A confidant and mate of Gray’s.

Gray’s choice.

I’ve had run-ins with Jay… you can’t not have arguments in this game

“Nothing happens on the Left if he doesn’t want it to happen,” one MP tells InDaily.

“No-one’s preselected without his imprimatur.”

And despite it all, he’s a guy most voters wouldn’t even know exists.

That’s pretty powerful.

“If you’re in the Labor Party, and you’re actually involved in the Labor Party, you’d know who David Gray is – and you’ve probably met him somewhere,” argues ALP state secretary Reggie Martin.

“If you worked in the trade union movement, you’d know who he is… he’s been a member of state and national executive, and state council, so within the Labor Party he’s well-known – more well-known than most.

“I’m as much of a ‘faceless man’ as he is.”

Which is probably apt. Martin is Gray’s relative equivalent in the party’s dominant Right faction, Labor Unity.

It’s convened by Sonia Romeo, secretary of the Shop, Distributive and Allied Employees Association (the SDA union, which controls the faction), but Martin, her nominal deputy, generally handles negotiations with the Left. Peter Malinauskas completes the Right’s triumvirate, although he regularly insists he’s ceded much of the factional responsibility since taking over as party leader (others in the party are unconvinced on this point).

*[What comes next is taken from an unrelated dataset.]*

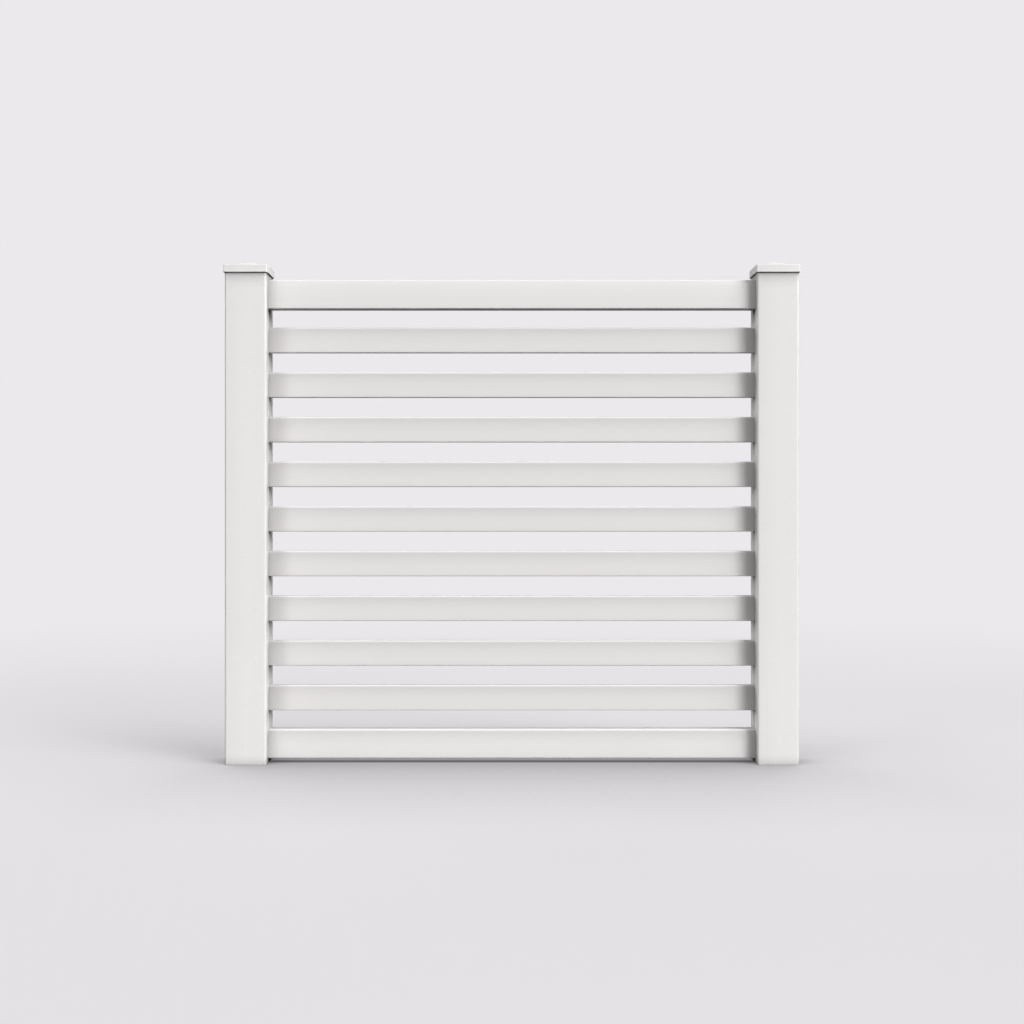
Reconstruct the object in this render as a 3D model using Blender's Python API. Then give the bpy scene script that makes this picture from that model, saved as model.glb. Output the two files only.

According to Martin, Gray is “a smart operator with good judgment” who has “taken opportunities as they’ve arisen and negotiated deals in the best way possible”.

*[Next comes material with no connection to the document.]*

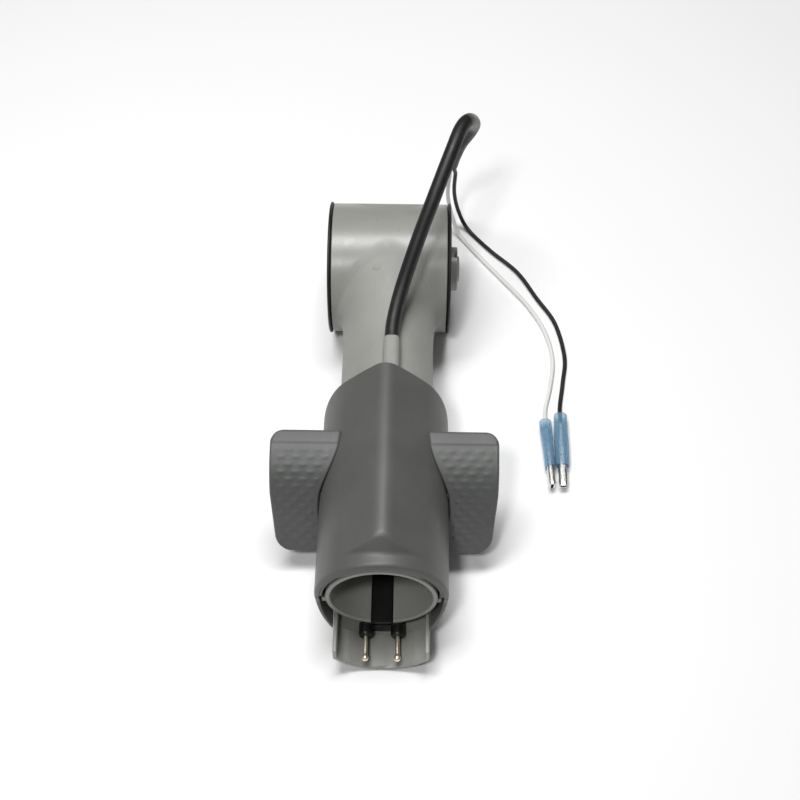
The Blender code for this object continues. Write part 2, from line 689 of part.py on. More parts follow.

Others, though, are significantly less effusive.

They paint the Left powerbroker as an anachronism, someone who appoints mates and yes-men to crucial vacancies. They’re also critical of his management of the faction, claiming he has ceded too much to the Right in pursuit of short-term gains and promotion for his own inner circle.

But there are many more again who reject such claims, pointing to the fact that the Left, despite controlling only around 38 per cent of the party vote, have produced the previous Premier and Labor’s current deputy leader Susan Close and Upper House leader Kyam Maher.

The Left also, despite some grievances aired in the process, managed to keep their three federal MPs in lower house seats in the last round of horse-trading, despite the faction’s prize possession – the ALP fortress of Port Adelaide, held by Gray’s close mate and predecessor as factional convenor Mark Butler – evaporating in a boundary review.

Gray played a key role in the campaign that first snared one of those three seats, Tony Zappia’s north-eastern electorate of Makin, won with an 8.6 per cent swing during Labor’s halcyon days of ‘Kevin07’.

“He managed my campaign, that’s probably when I had the most to do with him,” Zappia recalls.

“I’ve always found Dave to be fair and reasonable in his approach to matters but he’s also got a good political intuition.”

After the retirement of Trish Draper, Zappia was up against a cashed-up Bob Day, who “put an incredible amount of effort into his own campaign, including financial, and overspent us many times over, and campaigned very hard and very well”.

“Yet we managed to win that seat and win it very comfortably,” he says.

“Regardless of the momentum, I think there’s no doubt it was a very well-run campaign and David had a lot to do with that.”

Zappia believes one of Gray’s main strengths is that “to my knowledge he’s never had any political aspirations of his own, which allows him to be very objective in his judgments”.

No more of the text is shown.